• Available data
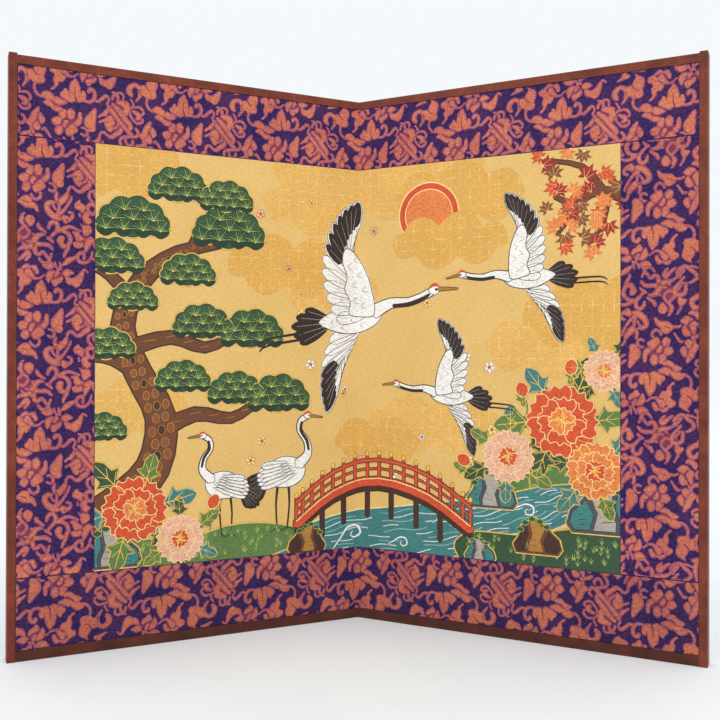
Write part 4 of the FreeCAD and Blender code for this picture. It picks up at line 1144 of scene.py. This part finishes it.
def flying_crane(drawing, centre, size, turn, mirror):
    """A crane with both wings spread."""
    drawing.set_down(centre, turn, size, mirror)
    for drop in (0, 4):
        legs = [(-38, -8 + drop, 1.6), (-62, -9 + drop, 1.4), (-68, -12 + drop, 0.8)]
        drawing.line(legs, "ink", 12)
    feathers(drawing, ((6, -2), (-3, -15), (-14, -26)), (188, 244), (22, 34), 8.5, 9, "white", 5, 4)
    feathers(drawing, ((-18, 3), (-20, 0), (-20, -3)), (158, 200), (18, 22), 7, 5, "ink", 6)
    body = [(-27, 1), (-14, 8), (2, 10), (14, 8), (20, 3), (14, -5), (0, -9), (-14, -7)]
    drawing.patch(body, "white", 7, "ink", 0.7)
    for place in ((-14, 0), (-8, 4), (-7, -4), (0, 0), (6, 4), (6, -4)):
        drawing.line([(place[0] - 2.4, place[1] + 1.4, 0.6), (place[0] - 4, place[1], 0.7),
                      (place[0] - 2.4, place[1] - 1.4, 0.6)], "grey", 9)
    feathers(drawing, ((10, 3), (7, 22), (0, 40)), (184, 72), (24, 38), 9.5, 13, "white", 8, 6)
    cover = [(13, 1), (14, 14), (11, 30), (4, 44), (-2, 46), (-5, 38), (-3, 28), (-6, 20), (-3, 12), (-5, 4),
             (3, 1)]
    drawing.patch(cover, "white", 11, "ink", 0.7)
    for place in ((6, 8), (1, 12), (8, 18), (2, 22), (6, 28), (0, 34), (5, 38)):
        drawing.line([(place[0] + 2, place[1] - 2, 0.6), (place[0] - 1.5, place[1], 0.8),
                      (place[0] + 1.6, place[1] + 2.4, 0.6)], "grey", 13)
    neck = [(13, 3, 9), (25, 6.5, 6.4), (37, 5.4, 5), (47, 7, 4.6), (54, 9, 5)]
    drawing.line(neck, "white", 9, "ink", 0.7)
    drawing.line([(27, 4.6, 2.6), (37, 3.8, 3), (46, 5.2, 3), (52, 7.4, 2)], "ink", 11)
    crane_head(drawing, 56, 9.6)
    drawing.set_down()


def standing_crane(drawing, centre, size, mirror):
    """A crane on both feet with folded wings."""
    drawing.set_down(centre, 0.0, size, mirror)
    for shift, knee in ((3, 1), (-7, -2)):
        drawing.line([(shift, 42, 3), (shift + knee, 22, 1.8), (shift - 1, 1, 1.7)], "ink", 5)
        for toe in (-8, -2, 7):
            drawing.line([(shift - 1, 1, 1.5), (shift + toe, -3, 0.8)], "ink", 5, cuts=1)
    feathers(drawing, ((-10, 54), (-16, 48), (-18, 44)), (200, 244), (30, 20), 8, 7, "ink", 6)
    body = [(-26, 46), (-18, 58), (-4, 66), (12, 64), (20, 55), (17, 44), (5, 37), (-12, 38)]
    drawing.patch(body, "white", 7, "ink", 0.7)
    feathers(drawing, ((12, 50), (8, 56), (2, 61)), (200, 190), (38, 26), 8.5, 6, "white", 8)
    neck = [(13, 58, 10), (22, 67, 7.4), (21, 79, 5.4), (14, 89, 4.6), (15, 98, 4.6), (21, 102, 5)]
    drawing.line(neck, "white", 9, "ink", 0.7)
    drawing.line([(23, 71, 2.6), (21, 80, 3.2), (15, 89, 3), (16, 97, 2.6)], "ink", 11)
    crane_head(drawing, 22, 102.5)
    drawing.set_down()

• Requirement
Reproduce every line of the data verbatim.

• Final result
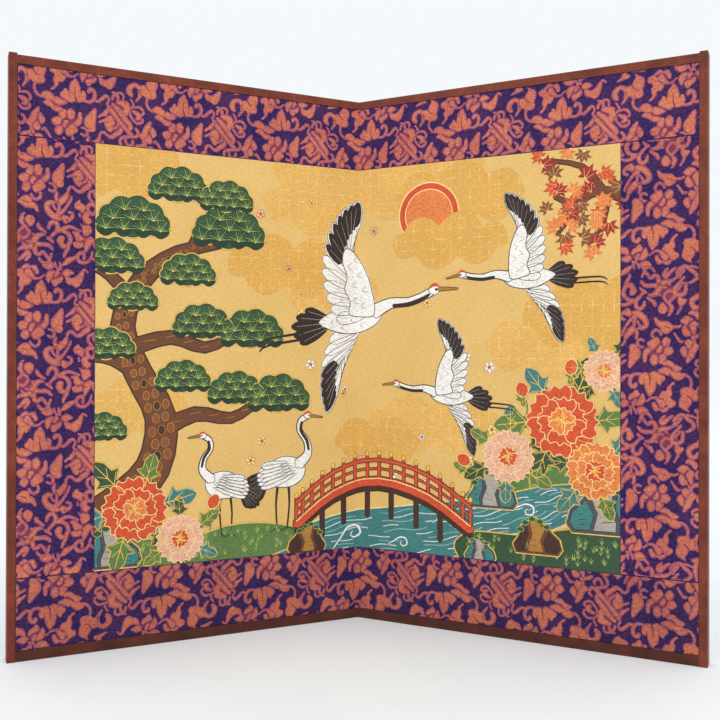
Write part 4 of the FreeCAD and Blender code for this picture. It picks up at line 1144 of scene.py. This part finishes it.
def flying_crane(drawing, centre, size, turn, mirror):
    """A crane with both wings spread."""
    drawing.set_down(centre, turn, size, mirror)
    for drop in (0, 4):
        legs = [(-38, -8 + drop, 1.6), (-62, -9 + drop, 1.4), (-68, -12 + drop, 0.8)]
        drawing.line(legs, "ink", 12)
    feathers(drawing, ((6, -2), (-3, -15), (-14, -26)), (188, 244), (22, 34), 8.5, 9, "white", 5, 4)
    feathers(drawing, ((-18, 3), (-20, 0), (-20, -3)), (158, 200), (18, 22), 7, 5, "ink", 6)
    body = [(-27, 1), (-14, 8), (2, 10), (14, 8), (20, 3), (14, -5), (0, -9), (-14, -7)]
    drawing.patch(body, "white", 7, "ink", 0.7)
    for place in ((-14, 0), (-8, 4), (-7, -4), (0, 0), (6, 4), (6, -4)):
        drawing.line([(place[0] - 2.4, place[1] + 1.4, 0.6), (place[0] - 4, place[1], 0.7),
                      (place[0] - 2.4, place[1] - 1.4, 0.6)], "grey", 9)
    feathers(drawing, ((10, 3), (7, 22), (0, 40)), (184, 72), (24, 38), 9.5, 13, "white", 8, 6)
    cover = [(13, 1), (14, 14), (11, 30), (4, 44), (-2, 46), (-5, 38), (-3, 28), (-6, 20), (-3, 12), (-5, 4),
             (3, 1)]
    drawing.patch(cover, "white", 11, "ink", 0.7)
    for place in ((6, 8), (1, 12), (8, 18), (2, 22), (6, 28), (0, 34), (5, 38)):
        drawing.line([(place[0] + 2, place[1] - 2, 0.6), (place[0] - 1.5, place[1], 0.8),
                      (place[0] + 1.6, place[1] + 2.4, 0.6)], "grey", 13)
    neck = [(13, 3, 9), (25, 6.5, 6.4), (37, 5.4, 5), (47, 7, 4.6), (54, 9, 5)]
    drawing.line(neck, "white", 9, "ink", 0.7)
    drawing.line([(27, 4.6, 2.6), (37, 3.8, 3), (46, 5.2, 3), (52, 7.4, 2)], "ink", 11)
    crane_head(drawing, 56, 9.6)
    drawing.set_down()


def standing_crane(drawing, centre, size, mirror):
    """A crane on both feet with folded wings."""
    drawing.set_down(centre, 0.0, size, mirror)
    for shift, knee in ((3, 1), (-7, -2)):
        drawing.line([(shift, 42, 3), (shift + knee, 22, 1.8), (shift - 1, 1, 1.7)], "ink", 5)
        for toe in (-8, -2, 7):
            drawing.line([(shift - 1, 1, 1.5), (shift + toe, -3, 0.8)], "ink", 5, cuts=1)
    feathers(drawing, ((-10, 54), (-16, 48), (-18, 44)), (200, 244), (30, 20), 8, 7, "ink", 6)
    body = [(-26, 46), (-18, 58), (-4, 66), (12, 64), (20, 55), (17, 44), (5, 37), (-12, 38)]
    drawing.patch(body, "white", 7, "ink", 0.7)
    feathers(drawing, ((12, 50), (8, 56), (2, 61)), (200, 190), (38, 26), 8.5, 6, "white", 8)
    neck = [(13, 58, 10), (22, 67, 7.4), (21, 79, 5.4), (14, 89, 4.6), (15, 98, 4.6), (21, 102, 5)]
    drawing.line(neck, "white", 9, "ink", 0.7)
    drawing.line([(23, 71, 2.6), (21, 80, 3.2), (15, 89, 3), (16, 97, 2.6)], "ink", 11)
    crane_head(drawing, 22, 102.5)
    drawing.set_down()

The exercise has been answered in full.